Even before you get to the way it looks — the backward-facing rear doors, the appliance-like body shape and the futuristic, space-age-style interior — you’ll see that the i3 is bizarre simply from the way it drives.
It’s an electric car, for starters, which isn’t too unusual these days. But it feels different from most electric cars, particularly when you take your foot off the accelerator and feel the car slow down so quickly that you’d swear the emergency brake is dragging.
It’s not a problem. It’s just the way this car always slows down thanks to a super-aggressive regenerative braking system. The very instant you take your foot off the “gas” pedal, the car uses a generator to turn your forward momentum into electricity to re-charge the batteries. That means the i3 doesn’t coast like a regular car and can quickly slow down, even from highway speeds, without the driver tapping the brakes.

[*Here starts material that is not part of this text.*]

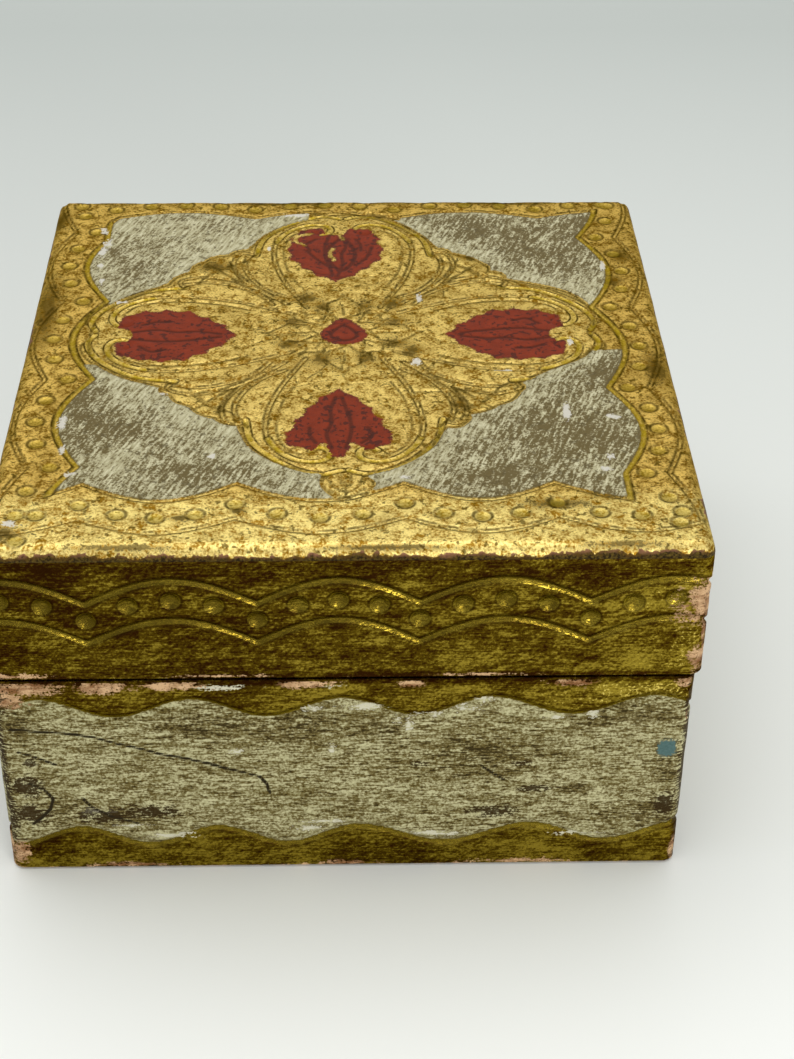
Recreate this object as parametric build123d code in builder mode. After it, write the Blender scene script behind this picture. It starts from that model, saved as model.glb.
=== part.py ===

The one time I had to use the i3’s brakes was when I came to a complete stop and didn’t want the car to roll back or forth. It’s the only car I’ve driven where using the brake pedal seems optional.
Now to the obvious question: How far can it go on a full charge?
BMW says it’s rated for 81 miles of electric range, but you can extend that by purchasing an optional “range extender” two-cylinder gasoline engine for around $4,000. When the battery runs low, the gas engine will run an electric generator to increase the total range to 150 miles.
Unfortunately, the “range extender” only holds 1.9 gallons of fuel — less than two milk jugs — so I spent a whopping $3.15 to fill up the tank. If BMW could have made room for just a couple more gallons, it would have gone a long way toward making this car more useful for road trips.
As it is, the i3 makes the most sense for urban drivers who want to drive economically around town in a vehicle that looks and feels like a car of the future.
And in many ways, the i3 does exactly that. It offers a prophetic peek at where cars might be headed when oil supplies dwindle.
The i3 is purpose-built as an electric car — not a regular car platform modified to hold batteries — and is made from all kinds of exotic materials such as aluminum, magnesium, carbon fiber and something called carbon fiber reinforced plastic (CFRP).
Extensive use of CFRP, along with carefully curved eucalyptus wood on the dash, makes for an interior unlike any other vehicle. The eucalyptus has a sculptural quality to it, and the whole cabin leaves such a futuristic, dramatic impression that it seems like something you would see on the concept stage of a major auto show, not on a production car.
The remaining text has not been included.